Or is it?

Despite the impacts of Covid, life expectancy for Australian men and women continues to increase.

But many retirees can feel conflicted when they hear about increased longevity.

This is prompted by the worry that their money will run out. Whilst that’s understandable, it’s a shame the fact we may all live longer can seem like a negative.

Let’s delve into the facts and then consider how to treat  your extra potential years as an unmitigated bonus.

Australians’ life expectancy is now third best globally

According to the Australian Bureau of Statistics (ABS), we’re now ranking just behind Monaco (1) and Japan (2). Our male life expectancy ranks second, with our female life expectancy fifth in the world.
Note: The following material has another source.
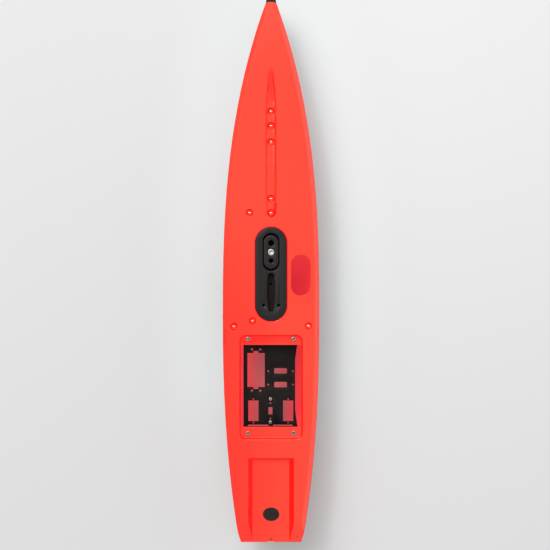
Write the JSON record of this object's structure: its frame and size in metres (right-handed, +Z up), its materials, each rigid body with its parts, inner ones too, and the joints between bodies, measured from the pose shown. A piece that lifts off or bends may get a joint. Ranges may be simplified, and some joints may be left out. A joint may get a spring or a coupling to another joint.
{
  "type": "model racing yacht hull",
  "caption": "Red racing yacht model hull with moulded deck, black keel pod and sliding mast step, open hatch over a servo tray, recessed cockpit with a bung, and a bow bumper.",
  "frame": {"origin": "under the middle of the hull, on the flat of the keel that it stands on", "axes": "+Y to the bow, +X to starboard, +Z up"},
  "size_m": [0.1144, 0.65, 0.074],
  "materials": {
    "red_abs": "gloss, faintly translucent",
    "black_nylon": "fine satin",
    "tray_black": "fine matt",
    "black_rubber": "matt",
    "stainless": "polished",
    "brass": "machined",
    "white_acetal": "satin"
  },
  "bodies": {
    "hull": {"hull_shell": "red_abs", "deck": "red_abs", "bow_bumper": "black_rubber", "keel_pod": "black_nylon", "pod_gasket": "black_rubber", "fin_case": "black_nylon", "servo_tray": "tray_black", "tray_screws": "stainless", "tray_inserts": "brass", "switch_plate": "tray_black", "switch_plate_screws": "stainless", "rudder_tube": "brass", "rudder_bush_lower": "white_acetal", "rudder_bush_upper": "white_acetal", "tack_eye_1": "stainless", "tack_eye_2": "stainless", "tack_eye_3": "stainless", "jib_eye_1": "stainless", "jib_eye_2": "stainless", "jib_sheet_eye": "stainless", "main_sheet_eye": "stainless", "shroud_eye_port": "stainless", "shroud_eye_starboard": "stainless"},
    "mast_step": {"mast_step": "black_nylon", "step_bolt": "stainless", "step_nut": "brass"},
    "bung": {"stern_bung": "black_rubber"}
  },
  "joints": [
    {"name": "step_slide", "type": "slide", "parent": "hull", "child": "mast_step", "axis": [0, 1, 0], "range_m": [-0.002, 0.002]},
    {"name": "bung_lift", "type": "slide", "parent": "hull", "child": "bung", "axis": [0, 0, 1], "range_m": [0, 0.01]}
  ]
}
A child born this year is expected to live to 81.3 years if male and 85.4 years if female.

The longer you live, the longer you live

If you have already reached 50, you are expected to live even longer, based on the maths that confirms that the longer you live, the longer you live. Today an Australian male aged 50 years can expect to live another 33.2 years to age 83.2, and a female another 36.6 years to age 86.6. This is longer than the above life expectancies at birth, because the 50 year olds have successfully made it through the first several decades of life.

ACT leads the pack, but the Northern Territory trails

The Australian Capital Territory has the longest life expectancies, highest for both males (82.7 years) and females (86.3 years). The lowest for both males (76.3 years) and females (81.0 years) is  the Northern Territory.

Men still wear out first – but why?

Research reported in Time magazine from Australian academic Dr. Perminder Sachdev (University of NSW) suggests that testosterone and oestrogen are the factors at play here. Higher levels of testosterone mean males are more likely to be risk takers, with consequences for speed, alcohol and drug taking etc reducing their overall lifespan. Females, on the other hand, may actually get a protective benefit from higher levels of oestrogen. Interestingly Dr Sachdev says that the gender gap in life expectancy is true for all societies, including the great apes.

Does this gap really matter?

Yes, for following reason.

We spoke above about the fear of running out. Research shows this to be the number one concern for retirees.

But many retirees are basing their income projections on wrong numbers, using life expectancy at birth rather than life expectancy at their current age.

The best way to ensure you get the right answers is to use a free online calculator which takes into account your current age, your genetic and medical profile and any lifestyle habits which could lead to chronic illness. Then at least you can be comfortable that your income projections are based on most accurate forecast

Time to step up

Although the gap for life expectancy between men and women is narrowing (down from seven years in the 1970s  to four years currently), it remains a fact that a male partner is more likely to die first. Dealing with grief, loneliness and all other aspects of losing a loved one is tough. But dealing with this as well as confusion over your financial situation is even tougher. The most recent ABS predictions are a handy wakeup call for all of us to ensure that we manage finances together if we are partnered, so neither one is left unaware and unsupported should the worst happen.

What can you control?

As always, we can only ever manage those things under our direct control. How long any of us might live remains in the lap of the gods. But knowing your likely life expectancy and using this information to carefully plan future income makes an awful lot of sense. As does being fully across any shared financial information and sources of income. As is keeping small individual savings accounts – rainy day money – so all access to funds is not frozen if a loved one suddenly dies.

Two final must-dos

The first is to take good care of your mental and physical health. Living a long life isn’t necessarily the aim – living a long, healthy life is a far better goal. There is a plethora of information available to anyone who is serious about living their best life. An annual check-up with your GP is a good first step, combined with healthy nutrition, regular exercise and staying curious.

And the other?

To follow the time honoured quote, randomly attributed to singer Ray Charles as well as the Roman Emperor Marcus Aurelius:

‘Live every day as if it were your last – one day, you will be right!’


What do you think? Are you happy to hear of longer lifespans or do you see a downside to this?

Are you comfortable about projecting income needs across a 30-year period – or does it all seem too hard?